On the other hand, there are cases like the men’s 100-meter final in 2008. The field featured seven single amputees and one double. That double? Pistorius, who took first place. In fact, Pistorius went on to take gold in the 200 and 400 as well.
Ian Brittain, a research fellow at Coventry University who has studied the Paralympics extensively, wrote a book titled “The Paralympic Games Explained.” In it, he explored some of the challenges that Pistorius brought about for the sporting world at large.
“The fear then, in the case of Pistorius, for the IOC and the IAAF, was not the usual prejudice most people with disabilities have encountered at some point in their lives of being considered ‘less than human’, but in fact the complete opposite – the fear of being ‘more than human,’” Brittain wrote.
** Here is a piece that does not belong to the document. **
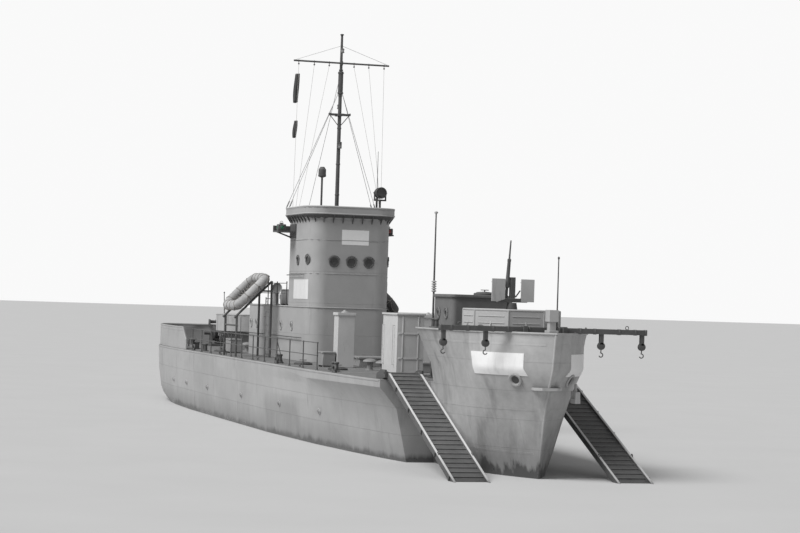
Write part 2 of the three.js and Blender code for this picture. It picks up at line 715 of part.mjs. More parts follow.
function raftRack() {
  const r = RAFT;
  const slope = Math.atan2(r.innerZ - r.outerZ, r.outerY - r.innerY);
  const drop = (r.tube + 0.05) / Math.cos(slope);
  const parts = [];
  const z0 = MAIN_DECK_Z + GAP;
  const ends = [r.x0 + 0.35, r.x1 - 0.35];
  const bar = 0.045;
  for (const x of ends) {
    const inner = [x, r.innerY - 0.1, r.innerZ - drop + 0.09];
    const outer = [x, r.outerY - 0.02, r.outerZ - drop];
    parts.push(rod(inner, outer, bar));
    parts.push(rod([x, r.innerY - 0.1, z0], [x, r.innerY - 0.1, r.innerZ - drop + 0.1], bar));
    parts.push(rod([x, r.outerY - 0.12, z0], [x, r.outerY - 0.12, r.outerZ - drop + 0.09], bar));
  }
  const inboard = [r.innerY - 0.1, r.innerZ - drop - 0.3];
  const outboard = [r.outerY - 0.12, r.outerZ - drop - 0.3];
  for (const [y, z] of [inboard, outboard]) {
    parts.push(rod([ends[0] - 0.1, y, z], [ends[1] + 0.1, y, z], bar * 0.8));
  }
  return join(parts);
}

// Stern

function sternBulwark() {
  const b = BULWARK;
  const sections = HULL_SECTIONS.filter((s) => s.x < b.foreX + 2);
  const starboard = sections.map((s) => [s.x, -s.deckY]);
  const path = [...starboard.slice().reverse(), ...sections.map((s) => [s.x, s.deckY])];
  const z0 = MAIN_DECK_Z + GAP;
  const offset = (distance) => path.map(([x, y], i) => {
    const before = path[Math.max(i - 1, 0)];
    const after = path[Math.min(i + 1, path.length - 1)];
    const along = new THREE.Vector2(after[0] - before[0], after[1] - before[1]).normalize();
    return [x + along.y * distance, y - along.x * distance];
  });
  const outer = offset(b.inset);
  const inner = offset(b.inset + b.wall);
  const wall = plan([...outer, ...inner.reverse()], z0, b.topZ);
  const foreEnd = sideProfile([
    [b.foreX, z0 - 0.1],
    [b.foreX + 3, z0 - 0.1],
    [b.foreX + 3, b.topZ + 0.1],
    [b.levelX, b.topZ + 0.1],
    [b.levelX, b.topZ],
    [b.foreX, b.foreTopZ],
  ], -4, 4);
  return cut(wall, [foreEnd]);
}

function aftPlatform() {
  const p = AFT_PLATFORM;
  const z0 = MAIN_DECK_Z + GAP;
  const height = p.topZ - z0;
  const outline = [
    [0, 0],
    [p.radius, 0],
    [p.radius, height - 0.18],
    [p.topR, height - 0.06],
    [p.topR, height],
    [0, height],
  ];
  return turned(outline, p.x, 0, z0);
}

function sternWinch() {
  const w = WINCH;
  const z0 = MAIN_DECK_Z + GAP;
  const axisZ = z0 + 0.6;
  const parts = [
    block(w.x - 0.7, w.x + 0.6, -w.halfY - 0.15, w.halfY + 0.15, z0, z0 + 0.1),
    rod([w.x, -w.halfY - 0.35, axisZ], [w.x, w.halfY + 0.35, axisZ], 0.08, 0.08, 12),
    rod([w.x, -w.halfY + 0.1, axisZ], [w.x, w.halfY - 0.1, axisZ], w.drumR - 0.1, w.drumR - 0.1, 16),
    block(w.x - 0.65, w.x - 0.45, -0.45, 0.45, z0 + 0.05, z0 + 0.7),
    block(w.x - 0.5, w.x, -0.1, 0.1, z0 + 0.35, z0 + 0.5),
  ];
  for (const y of [-0.6, 0.6]) {
    parts.push(rod([w.x, y - 0.03, axisZ], [w.x, y + 0.03, axisZ], w.drumR, w.drumR, 20));
  }
  for (const side of [-1, 1]) {
    const y = side * (w.halfY + 0.02);
    parts.push(sideProfile([
      [w.x - 0.3, z0 + 0.05],
      [w.x + 0.3, z0 + 0.05],
      [w.x + 0.12, axisZ + 0.12],
      [w.x - 0.12, axisZ + 0.12],
    ], y - 0.04, y + 0.04));
  }
  return join(parts);
}

function railing() {
  const r = RAIL;
  const z0 = MAIN_DECK_Z + GAP;
  const step = (r.x1 - r.x0) / (r.count - 1);
  const parts = [];
  for (let i = 0; i < r.count; i += 1) {
    const x = r.x0 + i * step;
    parts.push(rod([x, r.y, z0], [x, r.y, z0 + r.height], r.post, r.post, 6));
  }
  for (const height of [0.5, 0.93]) {
    parts.push(rod([r.x0 - 0.03, r.y, z0 + height], [r.x1 + 0.03, r.y, z0 + height], r.rail, r.rail, 6));
  }
  return join(parts);
}

// Running gear

function shaft() {
  const s = SHAFT;
  const line = rod([s.x0, s.y, s.z], [s.x1, s.y, s.z], s.radius, s.radius, 12);
  const boss = rod([s.x0 + 0.1, s.y, s.z], [s.x0 + 0.55, s.y, s.z], s.radius + 0.05, s.radius + 0.05, 12);
  const [aftX, foreX] = [s.strutX - 0.17, s.strutX + 0.17];
  const strut = sideProfile([
    [aftX - 0.08, s.z],
    [foreX - 0.08, s.z],
    [foreX, keelAt(foreX) - GAP],
    [aftX, keelAt(aftX) - GAP],
  ], s.y - 0.03, s.y + 0.03);
  return join([line, boss, strut]);
}

function propeller() {
  const p = PROPELLER;
  const [hubAft, hubFore] = [p.x - p.hubLength / 2, p.x + p.hubLength / 2 - 0.05];
  const hub = rod([hubAft, 0, 0], [hubFore, 0, 0], p.hubR * 0.6, p.hubR, 16);
  const parts = [hub];
  for (let i = 0; i < p.blades; i += 1) {
    const outline = [
      [-0.05, 0.05],
      [0.05, 0.05],
      [0.17, 0.3],
      [0.13, 0.5],
      [0.0, p.radius],
      [-0.13, 0.5],
      [-0.17, 0.3],
    ];
    const blade = sideProfile(outline, -0.018, 0.018);
    blade.rotateZ(THREE.MathUtils.degToRad(55));
    blade.translate(p.x, 0, 0);
    blade.rotateX((i / p.blades) * 2 * Math.PI + Math.PI / 4);
    parts.push(blade);
  }
  return join(parts).translate(0, SHAFT.y, SHAFT.z);
}

function rudder() {
  const r = RUDDER;
  const blade = plan([
    [r.x0, SHAFT.y - 0.015],
    [r.x0, SHAFT.y + 0.015],
    [r.stockX, SHAFT.y + r.thick / 2],
    [r.x1 - 0.05, SHAFT.y + r.thick / 2],
    [r.x1, SHAFT.y],
    [r.x1 - 0.05, SHAFT.y - r.thick / 2],
    [r.stockX, SHAFT.y - r.thick / 2],
  ].reverse(), r.z0, r.z1);
  const stockFoot = [r.stockX, SHAFT.y, r.z1 - 0.1];
  const stockHead = [r.stockX, SHAFT.y, r.stockTopZ];
  const stock = rod(stockFoot, stockHead, r.stockR, r.stockR, 12);
  return join([blade, stock]);
}

// Assembly

function build() {
  const craft = new THREE.Group();
  const finish = Object.fromEntries(Object.entries(COLOURS).map(([name, color]) => [
    name,
    new THREE.MeshStandardMaterial({ name, color }),
  ]));
  const add = (name, geometry, material) => {
    const body = geometry.clone();
    body.deleteAttribute('normal');
    body.deleteAttribute('uv');
    body.translate(-MID_LENGTH_X, 0, 0);
    body.scale(MM_PER_METRE, MM_PER_METRE, MM_PER_METRE);
    const mesh = new THREE.Mesh(mergeVertices(body, 1e-3), finish[material]);
    mesh.geometry.computeVertexNormals();
    mesh.name = name;
    craft.add(mesh);
  };
  const pair = (name, geometry, material) => {
    add(`${name}_port`, geometry, material);
    add(`${name}_starboard`, mirrored(geometry), material);
  };

  add('hull', hull(), 'hull');
  add('bow', bow(), 'hull');
  add('bow_tub', tub(TUB, FORECASTLE_Z), 'deck');
  add('bow_mount_base', mountBase(TUB, FORECASTLE_Z), 'fitting');
  add('bow_mount_head', mountHead(TUB, FORECASTLE_Z), 'fitting');
  add('stem_post', stemPost(), 'fitting');
  add('bow_anchor', anchor(), 'fitting');
  add('ramp_beam', rampBeam(), 'fitting');
  pair('ramp', ramp(), 'ramp');
  pair('ramp_sill', rampSill(), 'fitting');
  add('forward_house', forwardHouse(), 'deck');
  add('whip_pole', whipPole(), 'fitting');
  pair('companionway', companionway(), 'deck');
  pair('companionway_door', companionDoor(), 'deck');
  pair('vent_trunk', ventTrunk(), 'deck');
  add('deckhouse', deckhouse(), 'hull');
  pair('deckhouse_door', houseDoor(), 'deck');
  add('conning_tower', tower(), 'hull');
  add('bridge', bridge(), 'hull');
  pair('sidelight_screen', sidelightScreen(), 'fitting');
  add('mast', mast(), 'fitting');
  add('searchlight', searchlight(), 'fitting');
  add('signal_post', signalPost(), 'fitting');
  pair('raft', raft(), 'raft');
  pair('raft_rack', raftRack(), 'fitting');
  add('stern_bulwark', sternBulwark(), 'hull');
  add('aft_platform', aftPlatform(), 'deck');
  add('aft_tub', tub(AFT_TUB, AFT_PLATFORM.topZ), 'deck');
  add('stern_winch', sternWinch(), 'fitting');
  pair('railing', railing(), 'fitting');
  pair('propeller_shaft', shaft(), 'underwater');
  pair('propeller', propeller(), 'bronze');
  pair('rudder', rudder(), 'underwater');
  return craft;
}

export default build();
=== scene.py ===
"""Looks of a half-scale infantry landing craft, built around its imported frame.

Sizes are in metres of the full-size craft: x runs forward from the stem foot, y to port
and z up from the waterline. Forms are turned into the frame's half-scale metres when a
piece is made from them.
"""

import logging
from collections.abc import Callable, Iterable, Sequence
from dataclasses import dataclass, field
from enum import Enum
from math import atan2, cos, dist, pi, radians, sin
from typing import Any

import bmesh
import bpy
from mathutils import Matrix, Vector
from mathutils.bvhtree import BVHTree


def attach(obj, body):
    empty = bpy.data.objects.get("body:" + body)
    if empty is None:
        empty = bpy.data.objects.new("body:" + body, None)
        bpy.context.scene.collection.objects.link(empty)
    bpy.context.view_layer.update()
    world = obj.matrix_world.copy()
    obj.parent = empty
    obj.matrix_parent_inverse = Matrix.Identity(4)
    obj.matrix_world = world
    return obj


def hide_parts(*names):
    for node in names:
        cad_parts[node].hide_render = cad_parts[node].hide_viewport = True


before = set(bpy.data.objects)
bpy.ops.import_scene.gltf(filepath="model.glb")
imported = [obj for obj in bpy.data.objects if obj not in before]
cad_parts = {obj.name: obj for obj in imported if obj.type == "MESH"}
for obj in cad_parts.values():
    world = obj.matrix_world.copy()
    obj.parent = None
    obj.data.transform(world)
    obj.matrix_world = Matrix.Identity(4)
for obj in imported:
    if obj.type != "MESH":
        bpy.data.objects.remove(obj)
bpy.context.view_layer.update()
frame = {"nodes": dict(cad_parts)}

LOG = logging.getLogger("landing_craft")

SCALE = 0.5
MID_LENGTH = 23.1
MAIN_DECK_Z = 2.55
FORECASTLE_Z = 4.2
HOUSE_ROOF_Z = 4.65
SHARP_ANGLE = radians(38)
NEARLY_UPRIGHT = 0.9
SKIN_SINK = 0.01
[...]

This idea is a line that the Paralympic community has towed as recent as the months before the Rio Games. In July, Channel 4 in Great Britain released an advertisement that billed the Paralympic athletes as “superhumans.” The TV spot was met with an outpouring of support from the public. It has more than 7.5 million views on YouTube.
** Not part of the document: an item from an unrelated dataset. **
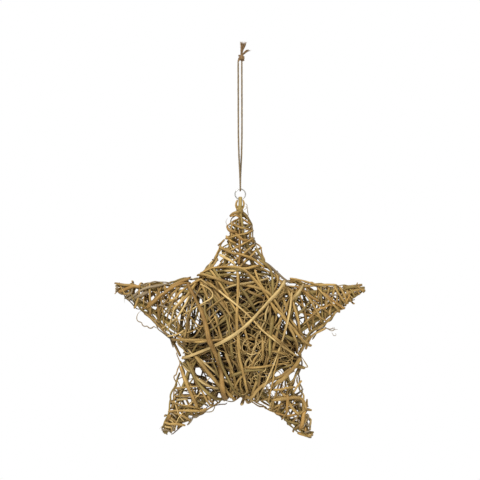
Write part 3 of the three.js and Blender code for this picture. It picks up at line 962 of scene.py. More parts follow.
@dataclass
class Winder:
    """Lays vines over the body, round the arms and along them."""

    shape: StarShape
    rng: np.random.Generator
    step: float = 2.0
    run_points: int = 22
    window: float = 15.0
    bow: float = 11.0
    body_wave: float = 1.1
    helix_wave: float = 1.3
    edge_wave: float = 2.0
    runner_wave: float = 1.5

    def __post_init__(self) -> None:
        """Tabulates the outline once."""
        self.rim = self.shape.rim()

    def edge(self, angle: np.ndarray) -> np.ndarray:
        """Distance to the outline in each direction, in degrees."""
        return at_angle(self.rim, angle)

    def wavy(self, line: np.ndarray, amount: float) -> np.ndarray:
        """Adds the slow waves of a stem that never grew straight."""
        along = np.arange(len(line))[:, None] * self.step
        result = line.copy()
        for length, share in ((31.0, 0.7), (13.0, 0.3)):
            phase = self.rng.uniform(0, 2 * np.pi, 3)
            result += amount * share * np.sin(2 * np.pi * along / length + phase)
        return result

    def run(
        self, start: float, end: float, bow: float, side: float, depth: float, inset: float
    ) -> np.ndarray:
        """One run over the body, in front or behind.

        Args:
            start: Edge direction at its start, in degrees.
            end: Edge direction at its end, in degrees.
            bow: How far the run bows sideways.
            side: FRONT or BACK.
            depth: Half thickness of the body at this layer.
            inset: How far the layer stays inside the outline.

        Returns:
            The points of the run.
        """
        ends = []
        for angle in (start, end):
            reach = float(self.edge(np.array(angle))) - inset
            ends.append(reach * arm_axes(angle)[0])
        share = (1 - np.cos(np.pi * np.linspace(0, 1, self.run_points))) / 2
        along = ends[1] - ends[0]
        across = unit(np.array([-along[2], 0.0, along[0]]))
        line = ends[0] + share[:, None] * along + (4 * bow * share * (1 - share))[:, None] * across
        out = np.hypot(line[:, 0], line[:, 2])
        rim = self.edge(np.degrees(np.arctan2(line[:, 2], line[:, 0]))) - inset
        full = np.clip(out / rim, 0, 1)
        line[:, 1] = side * depth * np.sqrt(1 - full**ROUNDNESS)
        return line

    def body_vine(self, runs: int, layer: float, radius: float, tone: Tone) -> Strand:
        """A long vine wound over the front and back in turn.

        Args:
            runs: How often it crosses the body.
            layer: Its place from the middle, 0, to the outside, 1.
            radius: Half its thickness.
            tone: Its colour.

        Returns:
            The strand.
        """
        depth = 7 + 23 * layer
        inset = 13 - 10.5 * layer + radius
        valleys = [valley[0] for valley in self.shape.valleys]
        place = int(self.rng.integers(5))
        angle = valleys[place] + self.rng.uniform(-self.window, self.window)
        side = FRONT if self.rng.random() < 0.5 else BACK
        lines = []
        for _ in range(runs):
            hop = int(self.rng.choice([1, 2, 2, 3, 3, 4]))
            place = (place + hop) % 5
            target = valleys[place] + self.rng.uniform(-self.window, self.window)
            bow = self.rng.uniform(-self.bow, self.bow)
            line = self.run(angle, target, bow, side, depth, inset)
            lines.append(line if not lines else line[1:])
            angle = target
            side = -side
        line = spaced(rounded(np.vstack(lines), 1), self.step)
        return Strand(self.wavy(line, self.body_wave), radius, tone, 1.0, layer)

    def arm_helix(
        self,
        arm: Arm,
        turns: float,
        span: tuple[float, float],
        lean: float,
        hand: int,
        layer: float,
        radius: float,
        tone: Tone,
    ) -> Strand:
        """A vine wound round an arm.

        Args:
            arm: The arm.
            turns: How often it goes round.
            span: Start and end, as shares of the reach.
            lean: How far the turns slant.
            hand: 1 or -1, the sense of the turns.
            layer: Its place from the middle, 0, to the outside, 1.
            radius: Half its thickness.
            tone: Its colour.

        Returns:
            The strand.
        """
        along, across = arm_axes(arm.angle)
        count = int(turns * 20)
        phase = self.rng.uniform(0, 2 * np.pi)
        jitter = self.rng.uniform(-0.25, 0.25, 8)
        points = []
        for index in range(count + 1):
            share = index / count
            turn = phase + hand * 2 * np.pi * turns * share
            place = arm.reach * (span[0] + (span[1] - span[0]) * share)
            inset = 5.5 - 4.0 * layer + radius
            slant = lean + 0.4 * float(np.interp(share * 7, np.arange(8), jitter))
            distance = place + slant * (self.shape.half_width(arm, place) - inset) * math.cos(turn)
            distance = min(distance, arm.reach - 2.0)
            wide = max(self.shape.half_width(arm, distance) - inset, 2.5 + radius)
            deep = max(self.shape.half_depth(arm, distance) - inset, 3.5 + radius)
            point = along * distance + across * wide * math.cos(turn)
            point[1] = deep * math.sin(turn)
            points.append(point)
        line = spaced(np.array(points), self.step)
        return Strand(self.wavy(line, self.helix_wave), radius, tone, 1.0, layer)

    def arm_edge(self, arm: Arm, edge: int, radius: float, tone: Tone) -> Strand:
        """A vine that follows one edge of an arm."""
        along, across = arm_axes(arm.angle)
        start = self.rng.uniform(0.36, 0.6)
        end = min(start + self.rng.uniform(0.25, 0.5), 0.97)
        points = []
        for place in np.linspace(start, end, 8) * arm.reach:
            wide = self.shape.half_width(arm, place) - radius - self.rng.uniform(-0.8, 3.0)
            point = along * place + across * edge * wide
            point[1] = self.rng.uniform(-0.35, 0.35) * self.shape.half_depth(arm, place)
            points.append(point)
        line = spaced(rounded(np.array(points), 2), self.step)
        return Strand(self.wavy(line, self.edge_wave), radius, tone, 0.6, 0.85)

    def arm_runner(self, arm: Arm, side: float, radius: float, tone: Tone, layer: float) -> Strand:
        """A vine that runs along an arm and crosses it on the way."""
        along, across = arm_axes(arm.angle)
        start, end = self.rng.uniform(0.18, 0.42), self.rng.uniform(0.72, 0.97)
        from_side, to_side = self.rng.uniform(-0.85, 0.85, 2)
        points = []
        for share in np.linspace(0, 1, 9):
            place = arm.reach * (start + (end - start) * share)
            aside = from_side + (to_side - from_side) * share
            wide = self.shape.half_width(arm, place) - 3.5
            deep = self.shape.half_depth(arm, place) - 2.0 - 3.5 * (1 - layer)
            point = along * place + across * wide * aside
            point[1] = side * deep * math.sqrt(1 - 0.85 * aside * aside)
            points.append(point)
        line = spaced(rounded(np.array(points), 2), self.step)
        return Strand(self.wavy(line, self.runner_wave), radius, tone, 1.0, layer)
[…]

Wolbring said that technological advances have always been present in the Paralympics, but it took some “new facets” for people to realize there was a potential threat to competition. We are reaching a point where “techno-doping” must be addressed, he said.
So while it may have been Pistorius who provided the spark for the conversation about the capabilities of double leg amputees, the issue had been simmering for a while.
Now, the way Prince sees it, that technological threat is pushing single leg amputees like him off the track. Should the trend continue, well that would be a shame, he feels, and would go against the spirit of the Paralympics.
“If things progress and we’re kept together,” said Prince,”there’s not going to be any unilateral amputees running because we won’t have a chance.”
He’d like to see single and double leg amputees each compete in their own division.
“In order for the sport to stay legitimate, something has to be done.